Certains comme Gabriel Franck dans Laques ont choisi l’écriture fragmentaire laissant à charge du lecteur ce qui sépare les fragments, d’autres des écritures polyphoniques ou la multiplicité des voix est elle-même démocratie, d’autres d’éroder la distinction entre auteur et personnage en faisant du premier son propre objet de récit, d’autres encore comme Hélène Bessette dans 20 minutes de silence ou Philippe de Jonckheere dans Une fuite en Égypte de parcourir à chaque instant plusieurs possibles ou comme Paul Auster2 de suivre plusieurs voies dans le dépliement du récit de 4-3-2-1. D’autres enfin, dont Céline Curiol elle-même, ont mêlé les genres en se tenant aux confins des essais et de la poésie.
Dans Les lois de l’ascension, Céline Curiol associe plusieurs de ces chemins d’écriture, tout en innovant sur un point particulier et important.
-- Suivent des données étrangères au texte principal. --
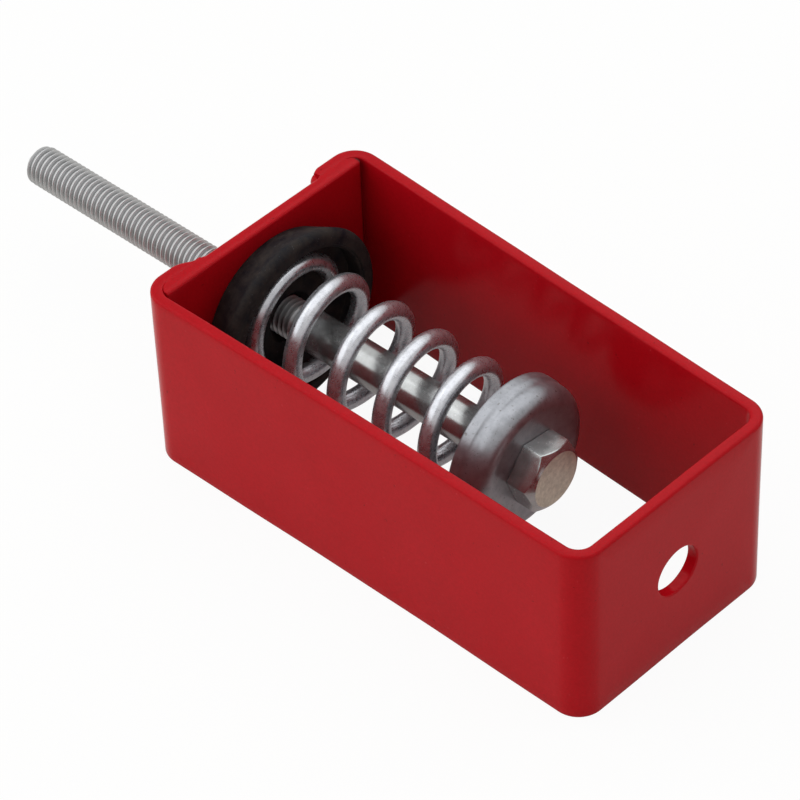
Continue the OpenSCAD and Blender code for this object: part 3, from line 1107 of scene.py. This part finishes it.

Quelques précisions sur le dispositif du livre : il se déroule sur quatre journées réparties sur les quatre saisons d’une année, et dans chacune, six chapitres se succèdent, dans un ordre fixe, narrant chacun la journée d’un personnage. Si l’on excepte deux sœurs, ces personnages ont tout pour ne pas se rencontrer, si ce n’est des coïncidences, de nom, de lieu, de hasards. Autour d’eux gravitent des personnages secondaires… qui ne le sont pas. On suit donc deux sœurs engagées dans des carrières professionnelles où elles tentent de faire vivre l’exigence du bien commun tout en y recherchant tout de même la reconnaissance d’institutions qui ont d’autres visées, une jeune femme dérivant des études vers un travail prolétarisé et l’hôpital psychiatrique, un immigré à la fin de son parcours professionnel dans une association de soutien qui cultive un jardin secret poétique, un psychanalyste en quête de reconnaissance publique qui au passage néglige sa famille et ceux qui l’entourent et un jeune en pleine radicalisation.
Un des effets du dispositif narratif est que de nombreux moments ou événements nous sont racontés plusieurs fois de points de vue différents, avec un travail d’écriture particulier pour le récit de chacun des personnages et des effets d’imprévus dans ce qu’on croyait prévisible. Tout cela est construit avec ce qui est la marque de Céline Curiol, une relation éthique à ses personnages, un refus des simplifications qui permettraient de surfer sur le déjà pensé. Car c’est là l’essentiel, tout ce beau monde pense, même le jeune radicalisé dans sa langue propre. Les autres pensent ce que sont et devraient être les médias, les conditions d’une vrai changement écologique dans nos vies et dans le monde, le rôle de l’écriture (ici de poésie) dans la construction d’une personne bien éloignée des stéréotypes du poète, l’action radicale contre ce qui pollue nos existences (ce n’est pas celle du radicalisé), les facettes du désir et les obstacles à l’amour (je ne vous dirais pas s’ils sont surmontables, mais c’est à lui que le livre est dédié), la conscience même chez ceux qui échouent de ce qui aurait pu être.
Celles et ceux qui écrivent des livres de 800 pages demandent aux lecteurs de faire route avec eux. Quand l’entreprise est réussie, ils leur donnent ce qui devient un compagnon littéraire, des personnages dont les mots sont la chair, des émotions et des surprises, des questions à garder avec soi plus que des réponses qu’on avait déjà. C’est ce que Les lois de l’ascension peut vous donner.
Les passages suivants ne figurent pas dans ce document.